See, these three areas are just a fraction of what we're supposed to be teaching. Children need the whole truth. And that truth comes from revelation. God gives us what is true. We are supposed to know it, we're supposed to believe it, and then we're supposed to teach it. And this is going to give life, to give light, to all people, not just to ourselves, not just to our children, but to everyone around us. See, Christians bring light and life to the world through the revelation that God has given them and through not only declaring it, but mostly in living it.

(23:08):

So if you want to be a successful Christian parent and a successful Christian teacher, then this is something that you are going to have to purposefully do.
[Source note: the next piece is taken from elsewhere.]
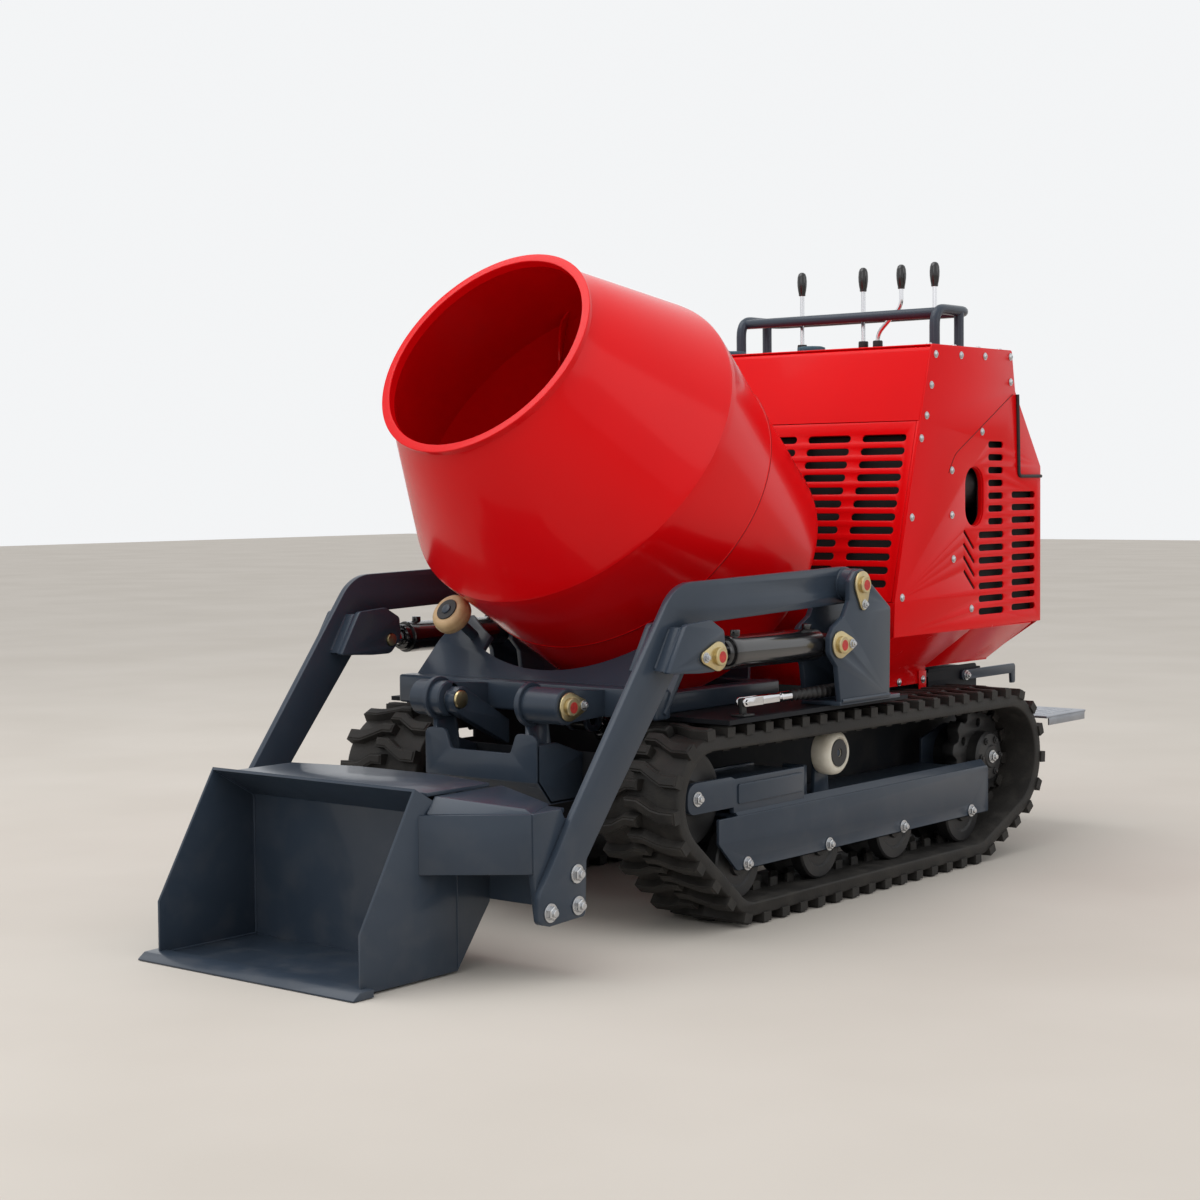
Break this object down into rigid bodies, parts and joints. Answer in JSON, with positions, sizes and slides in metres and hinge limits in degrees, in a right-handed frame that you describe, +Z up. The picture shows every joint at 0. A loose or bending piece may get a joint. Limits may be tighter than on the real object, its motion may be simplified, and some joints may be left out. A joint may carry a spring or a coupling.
{
  "type": "tracked concrete mixer",
  "caption": "Tracked self-loading mini concrete mixer with a tilting drum, a front loader bucket, a boxed engine and an operator platform.",
  "frame": {"origin": "on the ground, under the middle of the machine's bounding box", "axes": "+Z up, +Y to the rear where the operator stands, the bucket points to -Y, +X is the side shown in the picture"},
  "size_m": [1.066, 2.7, 1.53],
  "materials": {
    "anthracite_paint": "anthracite paint",
    "black_gloss": "gloss black",
    "black_rubber": "moulded rubber",
    "cast_steel": "dark cast steel",
    "checker_plate": "raised checker pattern",
    "chrome": "bright chrome",
    "engine_alloy": "cast alloy",
    "gold_zinc": "yellow zinc plate",
    "knob_plastic": "gloss black",
    "nylon": "worn nylon",
    "red_paint": "gloss red paint",
    "tank_plastic": "satin grey",
    "teal_cap": "satin plastic"
  },
  "bodies": {
    "machine": {"chassis_frame": "anthracite_paint", "front_bracket": "anthracite_paint", "tower_left": "anthracite_paint", "tower_right": "anthracite_paint", "arm_pivot_pin_left": "gold_zinc", "arm_pivot_pin_right": "gold_zinc", "track_frame_left": "anthracite_paint", "track_frame_right": "anthracite_paint", "track_belt_left": "black_rubber", "track_belt_right": "black_rubber", "travel_motor_left": "cast_steel", "travel_motor_right": "cast_steel", "cover_side_left": "red_paint", "cover_side_right": "red_paint", "cover_front": "red_paint", "cover_rear": "red_paint", "cover_top": "red_paint", "engine": "engine_alloy", "muffler": "cast_steel", "hydraulic_tank": "tank_plastic", "guard_rail": "anthracite_paint"},
    "loader": {"loader_arm_left": "anthracite_paint", "loader_arm_right": "anthracite_paint", "bucket_carrier": "anthracite_paint", "bucket": "anthracite_paint"},
    "cradle": {"drum_cradle": "anthracite_paint", "hinge_pin": "gold_zinc", "drum_gear_motor": "cast_steel"},
    "mixing_drum": {"drum": "red_paint"},
    "lift_barrel_left": {"lift_barrel_left": "black_gloss"},
    "lift_rod_left": {"lift_rod_left": "chrome"},
    "lift_barrel_right": {"lift_barrel_right": "black_gloss"},
    "lift_rod_right": {"lift_rod_right": "chrome"},
    "tilt_barrel": {"tilt_barrel": "black_gloss"},
    "tilt_rod": {"tilt_rod": "chrome"},
    "support_roller_left": {"support_roller_left": "nylon"},
    "support_roller_right": {"support_roller_right": "nylon"},
    "sprocket_left": {"sprocket_left": "cast_steel"},
    "idler_yoke_left": {"idler_yoke_left": "anthracite_paint"},
    "idler_left": {"idler_left": "cast_steel"},
    "carrier_roller_left": {"carrier_roller_left": "nylon"},
    "track_roller_left_1": {"track_roller_left_1": "cast_steel"},
    "track_roller_left_2": {"track_roller_left_2": "cast_steel"},
    "track_roller_left_3": {"track_roller_left_3": "cast_steel"},
    "track_roller_left_4": {"track_roller_left_4": "cast_steel"},
    "sprocket_right": {"sprocket_right": "cast_steel"},
    "idler_yoke_right": {"idler_yoke_right": "anthracite_paint"},
    "idler_right": {"idler_right": "cast_steel"},
    "carrier_roller_right": {"carrier_roller_right": "nylon"},
    "track_roller_right_1": {"track_roller_right_1": "cast_steel"},
    "track_roller_right_2": {"track_roller_right_2": "cast_steel"},
    "track_roller_right_3": {"track_roller_right_3": "cast_steel"},
    "track_roller_right_4": {"track_roller_right_4": "cast_steel"},
    "lever_travel_left": {"lever_travel_left": "knob_plastic"},
    "lever_travel_right": {"lever_travel_right": "knob_plastic"},
    "lever_drum": {"lever_drum": "knob_plastic"},
    "lever_loader": {"lever_loader": "knob_plastic"},
    "platform": {"platform": "checker_plate"},
    "latch_hook": {"latch_hook": "anthracite_paint"},
    "fuel_cap": {"fuel_cap": "teal_cap"}
  },
  "joints": [
    {"name": "loader_lift", "type": "hinge", "parent": "machine", "child": "loader", "pos_m": [0, 0.058, 0.725], "axis": [-1, 0, 0], "range_deg": [0, 85]},
    {"name": "lift_barrel_left_turn", "type": "hinge", "parent": "machine", "child": "lift_barrel_left", "pos_m": [-0.472, -0.034, 0.594], "axis": [-1, 0, 0], "range_deg": [0, 82.51]},
    {"name": "lift_rod_left_slide", "type": "slide", "parent": "lift_barrel_left", "child": "lift_rod_left", "axis": [0, -1, 0.0086], "range_m": [0, 0.2154]},
    {"name": "lift_barrel_right_turn", "type": "hinge", "parent": "machine", "child": "lift_barrel_right", "pos_m": [0.472, -0.034, 0.594], "axis": [-1, 0, 0], "range_deg": [0, 82.51]},
    {"name": "lift_rod_right_slide", "type": "slide", "parent": "lift_barrel_right", "child": "lift_rod_right", "axis": [0, -1, 0.0086], "range_m": [0, 0.2154]},
    {"name": "cradle_tilt", "type": "hinge", "parent": "machine", "child": "cradle", "pos_m": [0, -0.64, 0.488], "axis": [1, 0, 0], "range_deg": [0, 55]},
    {"name": "tilt_barrel_turn", "type": "hinge", "parent": "machine", "child": "tilt_barrel", "pos_m": [0, 0.15, 0.25], "axis": [1, 0, 0], "range_deg": [-20.85, 0]},
    {"name": "tilt_rod_slide", "type": "slide", "parent": "tilt_barrel", "child": "tilt_rod", "axis": [0, -0.9355, 0.3534], "range_m": [0, 0.2398]},
    {"name": "drum_spin", "type": "hinge", "parent": "cradle", "child": "mixing_drum", "pos_m": [0, -0.628, 1.248], "axis": [0, 0.8141, -0.5807], "continuous": true},
    {"name": "support_roller_left_spin", "type": "hinge", "parent": "cradle", "child": "support_roller_left", "pos_m": [-0.25068, -0.46953, 0.6608], "axis": [0, 0.8141, -0.5807], "continuous": true},
    {"name": "support_roller_right_spin", "type": "hinge", "parent": "cradle", "child": "support_roller_right", "pos_m": [0.31057, -0.32384, 0.63601], "axis": [0, 0.8141, -0.5807], "continuous": true},
    {"name": "sprocket_left_spin", "type": "hinge", "parent": "machine", "child": "sprocket_left", "pos_m": [-0.375, 0.825, 0.25], "axis": [1, 0, 0], "continuous": true},
    {"name": "idler_yoke_left_slide", "type": "slide", "parent": "machine", "child": "idler_yoke_left", "axis": [0, 1, 0], "range_m": [0, 0.02], "stiffness_N_per_m": 40000},
    {"name": "idler_left_spin", "type": "hinge", "parent": "idler_yoke_left", "child": "idler_left", "pos_m": [-0.375, -0.45, 0.287], "axis": [1, 0, 0], "continuous": true},
    {"name": "track_roller_left_1_spin", "type": "hinge", "parent": "machine", "child": "track_roller_left_1", "pos_m": [-0.375, -0.302, 0.1313], "axis": [1, 0, 0], "continuous": true},
    {"name": "track_roller_left_2_spin", "type": "hinge", "parent": "machine", "child": "track_roller_left_2", "pos_m": [-0.375, 0.021, 0.1313], "axis": [1, 0, 0], "continuous": true},
    {"name": "track_roller_left_3_spin", "type": "hinge", "parent": "machine", "child": "track_roller_left_3", "pos_m": [-0.375, 0.344, 0.1313], "axis": [1, 0, 0], "continuous": true},
    {"name": "track_roller_left_4_spin", "type": "hinge", "parent": "machine", "child": "track_roller_left_4", "pos_m": [-0.375, 0.667, 0.1313], "axis": [1, 0, 0], "continuous": true},
    {"name": "carrier_roller_left_spin", "type": "hinge", "parent": "machine", "child": "carrier_roller_left", "pos_m": [-0.427, 0.079, 0.33422], "axis": [1, 0, 0], "continuous": true},
    {"name": "sprocket_right_spin", "type": "hinge", "parent": "machine", "child": "sprocket_right", "pos_m": [0.375, 0.825, 0.25], "axis": [1, 0, 0], "continuous": true},
    {"name": "idler_yoke_right_slide", "type": "slide", "parent": "machine", "child": "idler_yoke_right", "axis": [0, 1, 0], "range_m": [0, 0.02], "stiffness_N_per_m": 40000},
    {"name": "idler_right_spin", "type": "hinge", "parent": "idler_yoke_right", "child": "idler_right", "pos_m": [0.375, -0.45, 0.287], "axis": [1, 0, 0], "continuous": true},
    {"name": "track_roller_right_1_spin", "type": "hinge", "parent": "machine", "child": "track_roller_right_1", "pos_m": [0.375, -0.302, 0.1313], "axis": [1, 0, 0], "continuous": true},
    {"name": "track_roller_right_2_spin", "type": "hinge", "parent": "machine", "child": "track_roller_right_2", "pos_m": [0.375, 0.021, 0.1313], "axis": [1, 0, 0], "continuous": true},
    {"name": "track_roller_right_3_spin", "type": "hinge", "parent": "machine", "child": "track_roller_right_3", "pos_m": [0.375, 0.344, 0.1313], "axis": [1, 0, 0], "continuous": true},
    {"name": "track_roller_right_4_spin", "type": "hinge", "parent": "machine", "child": "track_roller_right_4", "pos_m": [0.375, 0.667, 0.1313], "axis": [1, 0, 0], "continuous": true},
    {"name": "carrier_roller_right_spin", "type": "hinge", "parent": "machine", "child": "carrier_roller_right", "pos_m": [0.427, 0.079, 0.33422], "axis": [1, 0, 0], "continuous": true},
    {"name": "lever_travel_left_swing", "type": "hinge", "parent": "machine", "child": "lever_travel_left", "pos_m": [-0.166, 0.85, 1.3078], "axis": [1, 0, 0], "range_deg": [-18, 18], "stiffness_Nm_per_rad": 3},
    {"name": "lever_travel_right_swing", "type": "hinge", "parent": "machine", "child": "lever_travel_right", "pos_m": [0.03, 0.85, 1.3078], "axis": [1, 0, 0], "range_deg": [-18, 18], "stiffness_Nm_per_rad": 3},
    {"name": "lever_drum_swing", "type": "hinge", "parent": "machine", "child": "lever_drum", "pos_m": [0.075, 0.85, 1.3078], "axis": [1, 0, 0], "range_deg": [-18, 18], "stiffness_Nm_per_rad": 3},
    {"name": "lever_loader_swing", "type": "hinge", "parent": "machine", "child": "lever_loader", "pos_m": [0.249, 0.85, 1.3078], "axis": [1, 0, 0], "range_deg": [-18, 18], "stiffness_Nm_per_rad": 3},
    {"name": "platform_fold", "type": "hinge", "parent": "machine", "child": "platform", "pos_m": [0, 1.105, 0.325], "axis": [1, 0, 0], "range_deg": [0, 85]},
    {"name": "latch_hook_swing", "type": "hinge", "parent": "machine", "child": "latch_hook", "pos_m": [0.293, 0.922, 0.447], "axis": [1, 0, 0], "range_deg": [0, 8]},
    {"name": "fuel_cap_turn", "type": "hinge", "parent": "machine", "child": "fuel_cap", "pos_m": [0.03, 0.6, 1.2953], "axis": [0, 0, 1], "range_deg": [0, 90]}
  ],
  "couplings": [
    {"joint": "lift_barrel_left_turn", "follows": "loader_lift", "ratio": 0.97042},
    {"joint": "lift_rod_left_slide", "follows": "loader_lift", "m_per_rad": 0.14485},
    {"joint": "lift_barrel_right_turn", "follows": "loader_lift", "ratio": 0.97042},
    {"joint": "lift_rod_right_slide", "follows": "loader_lift", "m_per_rad": 0.14485},
    {"joint": "tilt_barrel_turn", "follows": "cradle_tilt", "ratio": -0.37869},
    {"joint": "tilt_rod_slide", "follows": "cradle_tilt", "m_per_rad": 0.24925},
    {"joint": "support_roller_left_spin", "follows": "drum_spin", "ratio": -8.6356},
    {"joint": "support_roller_right_spin", "follows": "drum_spin", "ratio": -8.3578},
    {"joint": "idler_left_spin", "follows": "sprocket_left_spin", "ratio": 1.2381},
    {"joint": "track_roller_left_1_spin", "follows": "sprocket_left_spin", "ratio": 1.6049},
    {"joint": "track_roller_left_2_spin", "follows": "sprocket_left_spin", "ratio": 1.6049},
    {"joint": "track_roller_left_3_spin", "follows": "sprocket_left_spin", "ratio": 1.6049},
    {"joint": "track_roller_left_4_spin", "follows": "sprocket_left_spin", "ratio": 1.6049},
    {"joint": "carrier_roller_left_spin", "follows": "sprocket_left_spin", "ratio": 2.5},
    {"joint": "idler_right_spin", "follows": "sprocket_right_spin", "ratio": 1.2381},
    {"joint": "track_roller_right_1_spin", "follows": "sprocket_right_spin", "ratio": 1.6049},
    {"joint": "track_roller_right_2_spin", "follows": "sprocket_right_spin", "ratio": 1.6049},
    {"joint": "track_roller_right_3_spin", "follows": "sprocket_right_spin", "ratio": 1.6049},
    {"joint": "track_roller_right_4_spin", "follows": "sprocket_right_spin", "ratio": 1.6049},
    {"joint": "carrier_roller_right_spin", "follows": "sprocket_right_spin", "ratio": 2.5}
  ]
}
These types of topics are those things that you need to teach. Dominion being a big one, because people just don't talk about that too much. They get caught up in all the rhetoric of everyone else. We should stop letting other people take the wheel. Stop letting them have the focus, us being reactionary teachers, reactionary parents. And we need to jump on as the point people in our own lives and specifically in the lives of our children.

(23:47):

Don't let somebody have you dancing to their tune. Pick up the Bible, read it, get the doctrines that you need to teach, and then begin living them and teaching them to your children, and of course, to your students. This can never be overstressed. Well, I wanted to thank everybody for joining me. I love having these little conversations and talking about why Christians should become teachers and why we're all so important, and of course, what we need to do. Pointing us in the right direction, trying to help ourselves as parents, learn God's commandments, and hopefully, transmit that to our children and see them have a blessed life.

(24:30):

Well, thank you again for joining me on this episode of Preschool Pioneers. Join me again on our next episode with new topics and telling you to do a great, wonderful job under God. Thank you and God bless.